Rat­tle’s pre­de­ces­sor at the Ber­lin Phil­har­monic, the late Clau­dio Ab­bado, was the most ki­netic con­duc­tor Briger has ob­served at work. “He was a ter­ri­ble re­hearser,” Briger re­calls. “He just had no clue what to say to the orches­tra. Re­hearsal, ac­cord­ing to the mu­si­cians, was a free for all. Once it came to the per­for­mance, his small stature would trans­form to cover and com­mand the orches­tra. It was as if the mu­sic was com­ing out of his ba­ton. His per­for­mances were sec­ond to none.” How­ever, he adds as an aside, it is not ab­so­lutely nec­es­sary to con­duct with a ba­ton. The French con­duc­tor Pierre Boulez fa­mously only used his hands – “gor­geous hands” as Briger de­scribes them.

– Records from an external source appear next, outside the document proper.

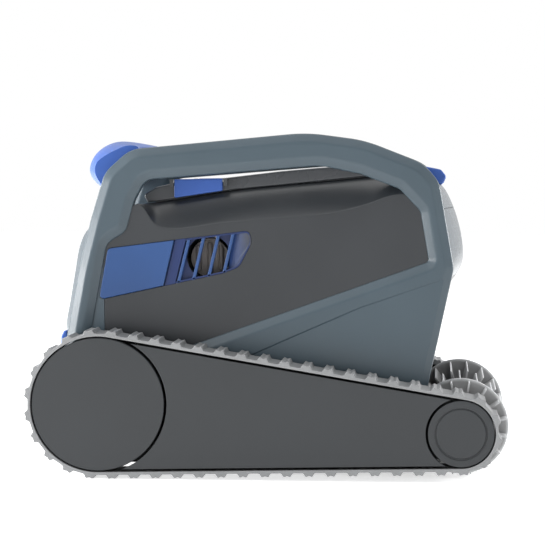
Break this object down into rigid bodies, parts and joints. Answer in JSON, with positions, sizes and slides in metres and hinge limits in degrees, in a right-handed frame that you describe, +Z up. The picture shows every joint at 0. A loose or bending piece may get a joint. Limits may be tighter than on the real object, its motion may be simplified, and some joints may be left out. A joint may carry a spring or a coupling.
{
  "type": "robotic pool cleaner",
  "caption": "Two-track robotic pool cleaner with arched side frames, carrying grip, hinged filter lid, side water jets and a front scrubbing brush.",
  "frame": {"origin": "centre of the bounding box's underside, on the floor the machine stands on", "axes": "+X towards the brush end, +Y to the machine's left, +Z up"},
  "size_m": [0.4314, 0.41, 0.3077],
  "materials": {
    "teal_plastic": "satin teal-grey",
    "charcoal_plastic": "fine-grained charcoal",
    "slate_plastic": "satin slate grey",
    "blue_plastic": "glossy blue",
    "black_plastic": "matte black",
    "white_plastic": "off-white",
    "screen_mesh": "fine woven filter screen",
    "soft_rubber": "thin flexible flap",
    "belt_rubber": "mid-grey moulded rubber",
    "brush_rubber": "grey soft PVC",
    "steel": "stainless"
  },
  "bodies": {
    "chassis": {"hull_tub": "black_plastic", "hull_shell": "charcoal_plastic", "rear_fascia": "teal_plastic", "front_fascia": "teal_plastic", "front_visor": "teal_plastic", "suction_plate": "charcoal_plastic", "floor_screw_1": "steel", "floor_screw_2": "steel", "floor_screw_3": "steel", "floor_screw_4": "steel", "rear_trim": "blue_plastic", "front_trim": "blue_plastic", "cable_gland": "black_plastic", "side_frame_right": "teal_plastic", "side_frame_left": "teal_plastic", "grip": "blue_plastic", "lid_hinge_pin": "steel", "jet_panel_right": "blue_plastic", "jet_panel_left": "blue_plastic", "pump_housing": "black_plastic", "jet_duct_right": "black_plastic", "jet_duct_left": "black_plastic", "motor_unit": "black_plastic", "filter_basket": "white_plastic", "filter_screen_right": "screen_mesh", "filter_screen_left": "screen_mesh", "filter_screen_rear": "screen_mesh", "filter_screen_front": "screen_mesh", "track_belt_right": "belt_rubber", "track_belt_left": "belt_rubber", "track_plate_right": "black_plastic", "track_plate_left": "black_plastic", "track_cover_right": "charcoal_plastic", "track_cover_left": "charcoal_plastic", "front_axle_right": "steel", "front_axle_left": "steel"},
    "lid": {"lid": "slate_plastic", "latch_pin_right": "steel", "latch_pin_left": "steel"},
    "lid_latch_right": {"lid_latch_right": "blue_plastic"},
    "lid_latch_left": {"lid_latch_left": "blue_plastic"},
    "jet_flap_right": {"jet_flap_right": "slate_plastic"},
    "jet_flap_left": {"jet_flap_left": "slate_plastic"},
    "impeller": {"impeller": "white_plastic"},
    "inlet_flap_right": {"inlet_flap_right": "soft_rubber"},
    "inlet_flap_left": {"inlet_flap_left": "soft_rubber"},
    "rear_wheel_right": {"rear_wheel_right": "charcoal_plastic", "drive_axle_right": "steel"},
    "rear_wheel_left": {"rear_wheel_left": "charcoal_plastic", "drive_axle_left": "steel"},
    "front_wheel_right": {"front_wheel_right": "charcoal_plastic"},
    "front_wheel_left": {"front_wheel_left": "charcoal_plastic"},
    "brush": {"brush_core": "black_plastic", "brush_disc_right": "brush_rubber", "brush_disc_left": "brush_rubber", "brush_vanes_inner_right": "brush_rubber", "brush_vanes_inner_left": "brush_rubber", "brush_vanes_end_right": "brush_rubber", "brush_vanes_end_left": "brush_rubber"}
  },
  "joints": [
    {"name": "lid_hinge", "type": "hinge", "parent": "chassis", "child": "lid", "pos_m": [0.10019, 0, 0.27562], "axis": [0, 1, 0], "range_deg": [0, 75]},
    {"name": "latch_right_hinge", "type": "hinge", "parent": "lid", "child": "lid_latch_right", "pos_m": [-0.06858, -0.12375, 0.26378], "axis": [-0.9997, 0, -0.0227], "range_deg": [0, 35], "stiffness_Nm_per_rad": 0.02, "springref_deg": -17.19},
    {"name": "jet_flap_right_hinge", "type": "hinge", "parent": "chassis", "child": "jet_flap_right", "pos_m": [-0.05728, -0.127, 0.21112], "axis": [-0.9997, 0, -0.0227], "range_deg": [0, 16]},
    {"name": "inlet_flap_right_hinge", "type": "hinge", "parent": "chassis", "child": "inlet_flap_right", "pos_m": [0.04081, -0.015, 0.07162], "axis": [-0.9997, 0, -0.0227], "range_deg": [0, 75]},
    {"name": "rear_wheel_right_spin", "type": "hinge", "parent": "chassis", "child": "rear_wheel_right", "pos_m": [-0.14981, 0, 0.06608], "axis": [0, 1, 0], "continuous": true},
    {"name": "front_wheel_right_spin", "type": "hinge", "parent": "chassis", "child": "front_wheel_right", "pos_m": [0.17218, 0, 0.0436], "axis": [0, 1, 0], "continuous": true},
    {"name": "latch_left_hinge", "type": "hinge", "parent": "lid", "child": "lid_latch_left", "pos_m": [-0.06858, 0.12375, 0.26378], "axis": [0.9997, 0, 0.0227], "range_deg": [0, 35], "stiffness_Nm_per_rad": 0.02, "springref_deg": -17.19},
    {"name": "jet_flap_left_hinge", "type": "hinge", "parent": "chassis", "child": "jet_flap_left", "pos_m": [-0.05728, 0.127, 0.21112], "axis": [0.9997, 0, 0.0227], "range_deg": [0, 16]},
    {"name": "inlet_flap_left_hinge", "type": "hinge", "parent": "chassis", "child": "inlet_flap_left", "pos_m": [0.04081, 0.015, 0.07162], "axis": [0.9997, 0, 0.0227], "range_deg": [0, 75]},
    {"name": "rear_wheel_left_spin", "type": "hinge", "parent": "chassis", "child": "rear_wheel_left", "pos_m": [-0.14981, 0, 0.06608], "axis": [0, 1, 0], "continuous": true},
    {"name": "front_wheel_left_spin", "type": "hinge", "parent": "chassis", "child": "front_wheel_left", "pos_m": [0.17218, 0, 0.0436], "axis": [0, 1, 0], "continuous": true},
    {"name": "brush_spin", "type": "hinge", "parent": "chassis", "child": "brush", "pos_m": [0.17218, 0, 0.0436], "axis": [0, 1, 0], "continuous": true},
    {"name": "impeller_spin", "type": "hinge", "parent": "chassis", "child": "impeller", "pos_m": [-0.05594, 0, 0.15204], "axis": [-0.0227, 0, 0.9997], "continuous": true}
  ],
  "couplings": [
    {"joint": "front_wheel_right_spin", "follows": "rear_wheel_right_spin", "ratio": 1.977},
    {"joint": "front_wheel_left_spin", "follows": "rear_wheel_left_spin", "ratio": 1.977},
    {"joint": "brush_spin", "follows": "rear_wheel_right_spin", "ratio": 1.977}
  ]
}
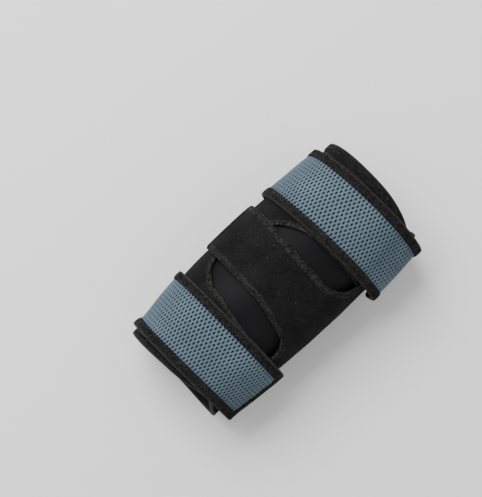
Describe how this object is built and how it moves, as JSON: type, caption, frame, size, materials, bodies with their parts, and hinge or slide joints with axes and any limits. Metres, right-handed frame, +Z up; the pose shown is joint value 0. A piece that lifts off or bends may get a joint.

In speak­ing to stu­dents about the qual­i­ties of a good con­duc­tor, Briger preaches the virtues of a good ear and ba­ton tech­nique to pen­e­trate into the heart of the score, to un­der­stand the com­poser and his time; and true to tes­ta­ment and on the day of this in­ter­view, Briger was brush­ing up on Mahler’s Sym­phony No. 9 for a per­for­mance with the Tas­ma­nian Sym­phony Orches­tra.

For a con­duc­tor to scale the heights of his art, Briger be­lieves ex­pe­ri­ence in con­duct­ing opera, with its great ar­ray of mu­si­cal forces, is es­sen­tial. “All the great­est con­duc­tors come from opera.” The greats, in his view, all pos­sess an in­nate qual­ity that can’t be taught: charisma.

“If you want to go far, it’s im­por­tant that peo­ple are drawn to you. That’s a mys­te­ri­ous qual­ity. Maybe it’s some force around the body – an aura. An orches­tra will make its mind up about a con­duc­tor be­fore they have even lifted their arms. When you are walk­ing out onto a podium for the first time the orches­tra is look­ing at you, form­ing an opin­ion. They can sense by the way you are mov­ing, by your arms, your eyes – some kind of elec­tric­ity – whether or not you’ll be able to do some­thing in­ter­est­ing. They’ve worked this out even be­fore the first down­beat. It’s all about per­son­al­ity.”

The Aus­tralian World Orches­tra will open its 2015 Sea­son in Syd­ney, Aus­tralia on 29 July 2015.